╔══
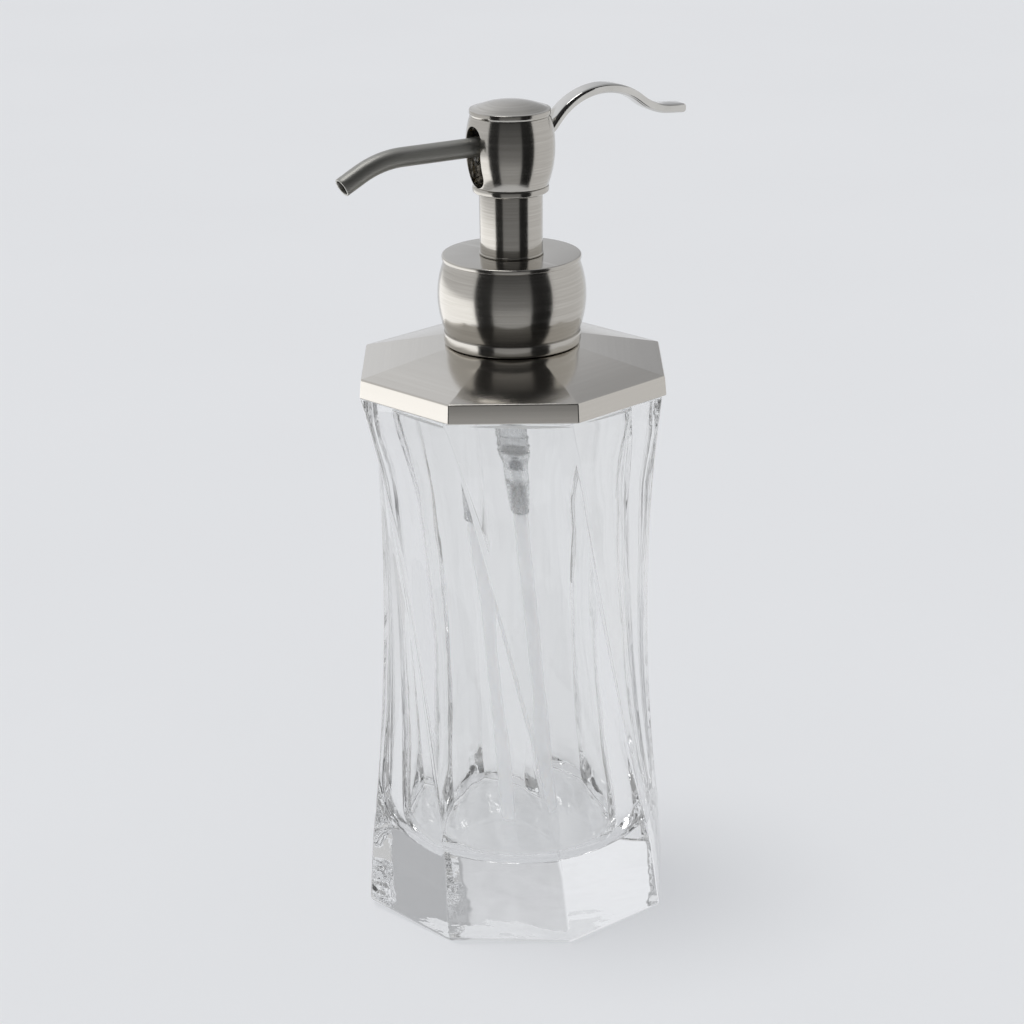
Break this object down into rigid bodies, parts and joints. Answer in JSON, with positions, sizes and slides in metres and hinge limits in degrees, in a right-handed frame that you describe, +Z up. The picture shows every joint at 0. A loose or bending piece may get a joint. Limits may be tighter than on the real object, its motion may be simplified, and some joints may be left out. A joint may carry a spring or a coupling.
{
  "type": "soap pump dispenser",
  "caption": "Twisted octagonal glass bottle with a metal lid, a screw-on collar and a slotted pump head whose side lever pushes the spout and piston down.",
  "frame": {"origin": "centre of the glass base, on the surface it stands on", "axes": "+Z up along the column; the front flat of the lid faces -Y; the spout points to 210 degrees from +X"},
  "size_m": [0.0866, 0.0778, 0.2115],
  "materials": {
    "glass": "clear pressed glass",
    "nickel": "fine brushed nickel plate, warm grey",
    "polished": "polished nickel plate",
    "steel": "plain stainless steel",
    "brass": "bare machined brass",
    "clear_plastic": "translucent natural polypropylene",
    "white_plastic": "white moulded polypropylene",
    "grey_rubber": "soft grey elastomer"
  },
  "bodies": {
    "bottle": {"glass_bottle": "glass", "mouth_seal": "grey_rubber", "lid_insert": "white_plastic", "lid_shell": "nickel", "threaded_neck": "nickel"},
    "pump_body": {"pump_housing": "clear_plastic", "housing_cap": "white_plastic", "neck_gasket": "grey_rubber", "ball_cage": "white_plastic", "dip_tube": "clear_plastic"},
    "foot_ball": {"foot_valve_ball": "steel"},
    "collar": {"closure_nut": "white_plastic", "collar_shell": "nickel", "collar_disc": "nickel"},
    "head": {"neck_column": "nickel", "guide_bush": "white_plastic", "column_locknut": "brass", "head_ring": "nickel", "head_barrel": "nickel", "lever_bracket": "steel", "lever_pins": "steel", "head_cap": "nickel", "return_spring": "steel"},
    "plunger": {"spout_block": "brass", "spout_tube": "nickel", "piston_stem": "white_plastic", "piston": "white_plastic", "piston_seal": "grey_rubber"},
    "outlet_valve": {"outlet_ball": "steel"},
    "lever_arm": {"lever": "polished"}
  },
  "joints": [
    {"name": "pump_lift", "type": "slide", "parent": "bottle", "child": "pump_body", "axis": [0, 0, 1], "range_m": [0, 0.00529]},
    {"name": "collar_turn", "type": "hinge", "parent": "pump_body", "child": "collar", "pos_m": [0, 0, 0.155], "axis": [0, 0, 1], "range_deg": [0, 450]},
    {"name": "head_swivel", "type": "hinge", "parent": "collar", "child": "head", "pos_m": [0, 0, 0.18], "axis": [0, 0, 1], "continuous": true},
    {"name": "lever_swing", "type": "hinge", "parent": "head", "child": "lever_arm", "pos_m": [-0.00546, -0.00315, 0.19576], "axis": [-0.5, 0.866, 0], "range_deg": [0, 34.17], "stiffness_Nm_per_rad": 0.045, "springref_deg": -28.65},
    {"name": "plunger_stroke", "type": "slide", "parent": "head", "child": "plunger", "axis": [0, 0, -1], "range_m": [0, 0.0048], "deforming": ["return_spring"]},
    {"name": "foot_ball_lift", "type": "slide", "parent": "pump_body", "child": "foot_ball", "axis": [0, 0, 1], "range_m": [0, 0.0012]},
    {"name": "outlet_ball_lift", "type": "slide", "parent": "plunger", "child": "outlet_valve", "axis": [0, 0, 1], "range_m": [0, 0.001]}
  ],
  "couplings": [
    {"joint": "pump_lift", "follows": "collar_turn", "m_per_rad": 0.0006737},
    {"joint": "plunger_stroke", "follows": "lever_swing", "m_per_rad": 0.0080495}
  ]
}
╚══
> Goal
Using the data above, reproduce every line exactly.

> Full answer
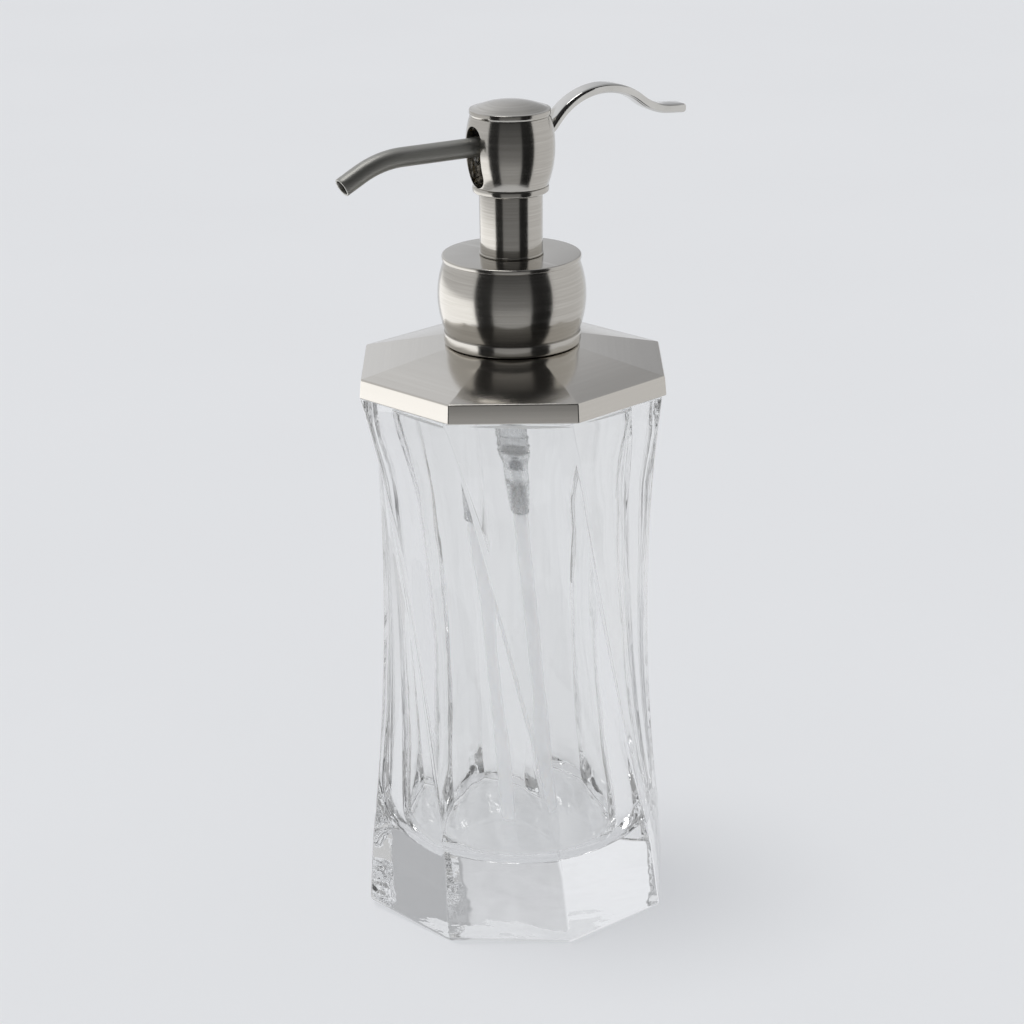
Break this object down into rigid bodies, parts and joints. Answer in JSON, with positions, sizes and slides in metres and hinge limits in degrees, in a right-handed frame that you describe, +Z up. The picture shows every joint at 0. A loose or bending piece may get a joint. Limits may be tighter than on the real object, its motion may be simplified, and some joints may be left out. A joint may carry a spring or a coupling.
{
  "type": "soap pump dispenser",
  "caption": "Twisted octagonal glass bottle with a metal lid, a screw-on collar and a slotted pump head whose side lever pushes the spout and piston down.",
  "frame": {"origin": "centre of the glass base, on the surface it stands on", "axes": "+Z up along the column; the front flat of the lid faces -Y; the spout points to 210 degrees from +X"},
  "size_m": [0.0866, 0.0778, 0.2115],
  "materials": {
    "glass": "clear pressed glass",
    "nickel": "fine brushed nickel plate, warm grey",
    "polished": "polished nickel plate",
    "steel": "plain stainless steel",
    "brass": "bare machined brass",
    "clear_plastic": "translucent natural polypropylene",
    "white_plastic": "white moulded polypropylene",
    "grey_rubber": "soft grey elastomer"
  },
  "bodies": {
    "bottle": {"glass_bottle": "glass", "mouth_seal": "grey_rubber", "lid_insert": "white_plastic", "lid_shell": "nickel", "threaded_neck": "nickel"},
    "pump_body": {"pump_housing": "clear_plastic", "housing_cap": "white_plastic", "neck_gasket": "grey_rubber", "ball_cage": "white_plastic", "dip_tube": "clear_plastic"},
    "foot_ball": {"foot_valve_ball": "steel"},
    "collar": {"closure_nut": "white_plastic", "collar_shell": "nickel", "collar_disc": "nickel"},
    "head": {"neck_column": "nickel", "guide_bush": "white_plastic", "column_locknut": "brass", "head_ring": "nickel", "head_barrel": "nickel", "lever_bracket": "steel", "lever_pins": "steel", "head_cap": "nickel", "return_spring": "steel"},
    "plunger": {"spout_block": "brass", "spout_tube": "nickel", "piston_stem": "white_plastic", "piston": "white_plastic", "piston_seal": "grey_rubber"},
    "outlet_valve": {"outlet_ball": "steel"},
    "lever_arm": {"lever": "polished"}
  },
  "joints": [
    {"name": "pump_lift", "type": "slide", "parent": "bottle", "child": "pump_body", "axis": [0, 0, 1], "range_m": [0, 0.00529]},
    {"name": "collar_turn", "type": "hinge", "parent": "pump_body", "child": "collar", "pos_m": [0, 0, 0.155], "axis": [0, 0, 1], "range_deg": [0, 450]},
    {"name": "head_swivel", "type": "hinge", "parent": "collar", "child": "head", "pos_m": [0, 0, 0.18], "axis": [0, 0, 1], "continuous": true},
    {"name": "lever_swing", "type": "hinge", "parent": "head", "child": "lever_arm", "pos_m": [-0.00546, -0.00315, 0.19576], "axis": [-0.5, 0.866, 0], "range_deg": [0, 34.17], "stiffness_Nm_per_rad": 0.045, "springref_deg": -28.65},
    {"name": "plunger_stroke", "type": "slide", "parent": "head", "child": "plunger", "axis": [0, 0, -1], "range_m": [0, 0.0048], "deforming": ["return_spring"]},
    {"name": "foot_ball_lift", "type": "slide", "parent": "pump_body", "child": "foot_ball", "axis": [0, 0, 1], "range_m": [0, 0.0012]},
    {"name": "outlet_ball_lift", "type": "slide", "parent": "plunger", "child": "outlet_valve", "axis": [0, 0, 1], "range_m": [0, 0.001]}
  ],
  "couplings": [
    {"joint": "pump_lift", "follows": "collar_turn", "m_per_rad": 0.0006737},
    {"joint": "plunger_stroke", "follows": "lever_swing", "m_per_rad": 0.0080495}
  ]
}